Chacun de ces éléments concourt à forger la conviction du juge que le danger était prévisible et pouvait être évité par un comportement normalement diligent. Cette méthode d’appréciation souveraine des faits par les juges du fond est classique, mais elle prive nécessairement la décision d’une grande portée normative. Elle ne pose aucun principe nouveau et se contente d’appliquer une jurisprudence constante à une situation particulière. En ce sens, l’arrêt est davantage une décision d’espèce qu’un arrêt de principe. Sa solution dépend étroitement de la configuration des lieux et des circonstances de l’accident, et n’aurait peut-être pas été identique si la chute avait eu lieu de nuit ou si le défaut avait été masqué.
B. Une illustration de la notion d’usager normalement prudent et diligent
En exonérant la commune de sa responsabilité, la cour rappelle implicitement les obligations qui pèsent sur l’usager d’un ouvrage public. Si la collectivité a le devoir d’assurer la sécurité des voies publiques, l’usager a quant à lui un devoir de vigilance. La jurisprudence n’exige pas un entretien qui éliminerait toute aspérité ou tout risque de chute, ce qui imposerait une charge excessive aux personnes publiques. Elle recherche un équilibre en acceptant qu’un certain niveau de risque subsiste, pourvu qu’il ne soit pas anormal ou imprévisible.

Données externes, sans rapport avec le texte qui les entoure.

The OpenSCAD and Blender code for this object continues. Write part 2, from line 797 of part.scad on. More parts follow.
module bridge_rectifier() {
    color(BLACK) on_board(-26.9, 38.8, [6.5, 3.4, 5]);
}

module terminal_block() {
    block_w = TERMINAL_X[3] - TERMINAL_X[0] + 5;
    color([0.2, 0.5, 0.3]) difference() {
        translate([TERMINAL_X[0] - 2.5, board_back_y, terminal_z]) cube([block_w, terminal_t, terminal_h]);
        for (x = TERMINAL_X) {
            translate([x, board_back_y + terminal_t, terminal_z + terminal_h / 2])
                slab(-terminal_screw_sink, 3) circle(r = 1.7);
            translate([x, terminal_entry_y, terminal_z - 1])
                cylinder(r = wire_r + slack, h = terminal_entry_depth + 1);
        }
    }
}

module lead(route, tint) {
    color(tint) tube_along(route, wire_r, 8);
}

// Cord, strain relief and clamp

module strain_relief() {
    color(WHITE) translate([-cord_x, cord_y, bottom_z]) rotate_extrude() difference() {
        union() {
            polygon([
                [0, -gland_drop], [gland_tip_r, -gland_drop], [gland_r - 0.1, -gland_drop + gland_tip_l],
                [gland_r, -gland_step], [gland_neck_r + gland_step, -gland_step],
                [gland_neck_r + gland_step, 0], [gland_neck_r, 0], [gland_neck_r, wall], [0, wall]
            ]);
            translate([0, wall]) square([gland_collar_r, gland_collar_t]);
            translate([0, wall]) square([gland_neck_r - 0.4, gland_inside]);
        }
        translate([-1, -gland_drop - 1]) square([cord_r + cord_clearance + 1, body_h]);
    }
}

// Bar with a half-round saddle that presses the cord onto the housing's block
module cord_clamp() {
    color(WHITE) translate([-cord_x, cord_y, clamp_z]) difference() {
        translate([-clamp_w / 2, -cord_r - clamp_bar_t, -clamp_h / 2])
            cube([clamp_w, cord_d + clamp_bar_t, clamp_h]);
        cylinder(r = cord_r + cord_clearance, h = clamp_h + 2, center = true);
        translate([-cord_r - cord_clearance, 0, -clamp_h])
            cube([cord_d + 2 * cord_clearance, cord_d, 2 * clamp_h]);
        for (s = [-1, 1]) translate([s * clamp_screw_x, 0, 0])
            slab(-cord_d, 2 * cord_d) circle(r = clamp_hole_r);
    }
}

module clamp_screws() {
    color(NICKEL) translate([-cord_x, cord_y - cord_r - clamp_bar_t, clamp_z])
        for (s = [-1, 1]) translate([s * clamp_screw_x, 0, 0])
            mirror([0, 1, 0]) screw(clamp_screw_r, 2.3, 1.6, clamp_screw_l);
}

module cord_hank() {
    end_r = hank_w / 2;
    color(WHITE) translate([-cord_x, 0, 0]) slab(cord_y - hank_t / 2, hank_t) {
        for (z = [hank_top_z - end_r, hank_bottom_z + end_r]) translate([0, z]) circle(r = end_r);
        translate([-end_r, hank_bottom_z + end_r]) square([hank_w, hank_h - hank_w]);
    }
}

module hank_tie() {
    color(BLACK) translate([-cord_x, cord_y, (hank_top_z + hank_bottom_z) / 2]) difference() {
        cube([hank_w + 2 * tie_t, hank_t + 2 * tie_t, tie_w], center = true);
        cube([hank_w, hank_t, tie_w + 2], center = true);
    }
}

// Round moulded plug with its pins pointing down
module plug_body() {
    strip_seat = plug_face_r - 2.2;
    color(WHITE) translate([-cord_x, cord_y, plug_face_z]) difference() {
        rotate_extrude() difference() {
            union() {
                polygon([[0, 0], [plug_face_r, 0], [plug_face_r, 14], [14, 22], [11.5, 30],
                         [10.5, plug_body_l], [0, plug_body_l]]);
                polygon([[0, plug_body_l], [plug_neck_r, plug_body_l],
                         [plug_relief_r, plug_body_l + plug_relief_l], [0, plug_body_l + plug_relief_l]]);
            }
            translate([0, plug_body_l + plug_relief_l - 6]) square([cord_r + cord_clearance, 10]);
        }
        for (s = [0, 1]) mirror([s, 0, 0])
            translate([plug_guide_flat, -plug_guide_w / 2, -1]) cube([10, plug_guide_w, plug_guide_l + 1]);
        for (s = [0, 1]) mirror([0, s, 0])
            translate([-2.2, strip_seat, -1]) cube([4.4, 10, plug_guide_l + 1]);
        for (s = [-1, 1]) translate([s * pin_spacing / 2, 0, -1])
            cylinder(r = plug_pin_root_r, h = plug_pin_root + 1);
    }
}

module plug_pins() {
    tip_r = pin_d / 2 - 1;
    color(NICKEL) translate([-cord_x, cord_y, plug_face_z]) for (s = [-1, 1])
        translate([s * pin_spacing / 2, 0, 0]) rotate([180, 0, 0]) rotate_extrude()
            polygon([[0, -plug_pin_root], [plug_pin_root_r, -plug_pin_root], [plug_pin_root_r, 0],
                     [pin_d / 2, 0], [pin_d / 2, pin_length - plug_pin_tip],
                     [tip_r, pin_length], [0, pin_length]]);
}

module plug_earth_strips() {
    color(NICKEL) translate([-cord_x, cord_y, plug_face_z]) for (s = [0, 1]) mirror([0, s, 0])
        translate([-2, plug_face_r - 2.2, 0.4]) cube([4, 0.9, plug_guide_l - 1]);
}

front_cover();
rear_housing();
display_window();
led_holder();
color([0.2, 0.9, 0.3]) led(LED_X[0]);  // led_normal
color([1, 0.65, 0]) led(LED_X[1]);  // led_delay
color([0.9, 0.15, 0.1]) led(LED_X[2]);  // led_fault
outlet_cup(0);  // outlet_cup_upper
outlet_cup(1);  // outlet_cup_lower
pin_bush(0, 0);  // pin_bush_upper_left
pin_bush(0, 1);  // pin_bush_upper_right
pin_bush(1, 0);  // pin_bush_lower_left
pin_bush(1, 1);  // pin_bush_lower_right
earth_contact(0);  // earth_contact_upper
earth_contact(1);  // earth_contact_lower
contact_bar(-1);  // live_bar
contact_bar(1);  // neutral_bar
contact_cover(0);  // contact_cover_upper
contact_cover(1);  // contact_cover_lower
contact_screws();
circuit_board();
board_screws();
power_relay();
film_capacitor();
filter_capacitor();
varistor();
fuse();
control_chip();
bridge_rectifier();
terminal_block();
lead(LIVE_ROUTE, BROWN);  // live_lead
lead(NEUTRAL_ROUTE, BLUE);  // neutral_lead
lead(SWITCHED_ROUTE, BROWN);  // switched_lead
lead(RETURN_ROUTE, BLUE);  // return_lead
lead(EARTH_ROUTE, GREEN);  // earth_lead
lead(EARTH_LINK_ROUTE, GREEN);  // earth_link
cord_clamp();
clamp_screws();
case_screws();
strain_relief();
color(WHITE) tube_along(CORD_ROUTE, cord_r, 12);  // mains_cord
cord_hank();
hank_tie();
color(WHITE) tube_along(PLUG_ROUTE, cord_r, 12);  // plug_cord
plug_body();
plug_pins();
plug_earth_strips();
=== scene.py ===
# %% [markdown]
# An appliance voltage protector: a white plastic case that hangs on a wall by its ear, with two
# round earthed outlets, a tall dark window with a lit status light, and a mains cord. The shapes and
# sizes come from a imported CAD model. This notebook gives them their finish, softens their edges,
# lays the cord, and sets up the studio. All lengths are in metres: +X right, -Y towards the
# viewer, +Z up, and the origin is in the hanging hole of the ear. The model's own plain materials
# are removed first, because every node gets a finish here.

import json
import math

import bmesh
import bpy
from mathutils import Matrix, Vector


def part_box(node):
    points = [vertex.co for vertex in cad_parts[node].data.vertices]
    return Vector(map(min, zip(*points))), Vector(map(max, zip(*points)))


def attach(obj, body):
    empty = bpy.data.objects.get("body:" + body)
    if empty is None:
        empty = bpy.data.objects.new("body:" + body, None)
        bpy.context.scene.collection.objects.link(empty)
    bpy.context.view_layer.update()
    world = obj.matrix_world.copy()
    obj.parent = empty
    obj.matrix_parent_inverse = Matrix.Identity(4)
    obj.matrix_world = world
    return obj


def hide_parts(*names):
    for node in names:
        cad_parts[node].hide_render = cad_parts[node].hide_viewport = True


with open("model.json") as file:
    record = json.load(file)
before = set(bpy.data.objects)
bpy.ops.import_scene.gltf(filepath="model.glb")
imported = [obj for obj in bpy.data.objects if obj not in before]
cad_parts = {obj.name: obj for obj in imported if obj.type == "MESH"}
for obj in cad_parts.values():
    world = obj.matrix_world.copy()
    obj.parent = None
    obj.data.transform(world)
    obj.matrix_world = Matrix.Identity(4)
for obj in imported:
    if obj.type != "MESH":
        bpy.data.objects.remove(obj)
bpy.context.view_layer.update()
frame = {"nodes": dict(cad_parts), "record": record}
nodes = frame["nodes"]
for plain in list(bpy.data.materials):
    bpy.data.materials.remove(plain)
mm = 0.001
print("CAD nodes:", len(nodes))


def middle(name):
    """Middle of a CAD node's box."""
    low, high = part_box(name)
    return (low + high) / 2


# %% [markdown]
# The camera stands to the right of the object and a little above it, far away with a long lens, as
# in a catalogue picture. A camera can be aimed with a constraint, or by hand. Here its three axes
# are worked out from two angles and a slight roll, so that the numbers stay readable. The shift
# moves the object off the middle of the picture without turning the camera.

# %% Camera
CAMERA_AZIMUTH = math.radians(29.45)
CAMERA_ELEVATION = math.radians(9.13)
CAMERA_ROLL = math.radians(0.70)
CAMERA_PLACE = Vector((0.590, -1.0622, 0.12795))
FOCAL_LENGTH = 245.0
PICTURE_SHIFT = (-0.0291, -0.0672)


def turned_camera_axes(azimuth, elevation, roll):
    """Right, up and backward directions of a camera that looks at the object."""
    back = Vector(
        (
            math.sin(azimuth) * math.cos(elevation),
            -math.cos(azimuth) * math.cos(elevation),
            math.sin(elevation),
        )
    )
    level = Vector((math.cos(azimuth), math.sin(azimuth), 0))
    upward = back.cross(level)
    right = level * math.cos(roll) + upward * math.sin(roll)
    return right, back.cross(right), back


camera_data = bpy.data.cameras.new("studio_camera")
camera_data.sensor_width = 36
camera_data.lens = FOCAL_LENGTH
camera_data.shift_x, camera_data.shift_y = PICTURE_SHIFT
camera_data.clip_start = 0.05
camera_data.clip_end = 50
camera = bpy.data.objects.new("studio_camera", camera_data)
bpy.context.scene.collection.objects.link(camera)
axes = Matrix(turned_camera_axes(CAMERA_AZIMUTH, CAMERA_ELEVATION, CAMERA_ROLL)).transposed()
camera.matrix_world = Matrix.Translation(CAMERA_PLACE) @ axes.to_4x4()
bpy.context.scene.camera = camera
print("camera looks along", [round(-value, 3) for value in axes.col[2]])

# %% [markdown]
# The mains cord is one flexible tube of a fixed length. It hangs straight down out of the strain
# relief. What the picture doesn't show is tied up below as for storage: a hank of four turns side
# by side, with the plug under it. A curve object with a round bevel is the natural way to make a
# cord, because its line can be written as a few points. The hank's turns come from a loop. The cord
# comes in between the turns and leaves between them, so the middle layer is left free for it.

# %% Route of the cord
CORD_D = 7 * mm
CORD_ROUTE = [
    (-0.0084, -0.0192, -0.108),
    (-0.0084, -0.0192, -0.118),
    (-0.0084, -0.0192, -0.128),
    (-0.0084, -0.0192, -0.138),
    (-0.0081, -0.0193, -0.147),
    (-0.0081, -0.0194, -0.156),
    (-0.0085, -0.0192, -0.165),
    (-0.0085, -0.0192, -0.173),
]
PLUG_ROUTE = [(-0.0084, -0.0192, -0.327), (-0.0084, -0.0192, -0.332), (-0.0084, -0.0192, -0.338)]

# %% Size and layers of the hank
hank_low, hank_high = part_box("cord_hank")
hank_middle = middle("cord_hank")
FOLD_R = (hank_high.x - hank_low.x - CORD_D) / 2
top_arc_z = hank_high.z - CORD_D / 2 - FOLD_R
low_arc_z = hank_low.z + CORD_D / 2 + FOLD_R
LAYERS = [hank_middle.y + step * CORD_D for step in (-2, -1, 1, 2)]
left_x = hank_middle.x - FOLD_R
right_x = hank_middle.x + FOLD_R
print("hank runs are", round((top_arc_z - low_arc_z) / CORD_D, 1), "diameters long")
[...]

L’arrêt commenté est une parfaite illustration de cette conception du « risque acceptable » de la vie en société. En jugeant que le défaut était visible et de faible ampleur, la cour considère qu’il appartenait à l’usager, faisant preuve d’une prudence ordinaire, d’adapter son comportement pour l’éviter. La décision renforce ainsi la figure de l’usager « normalement prudent et attentif », qui doit s’attendre à rencontrer des imperfections mineures sur la voie publique et prendre les précautions nécessaires. Elle confirme que la responsabilité de l’administration ne saurait être engagée pour des dommages résultant de la matérialisation d’un risque que tout un chacun est censé anticiper et maîtriser.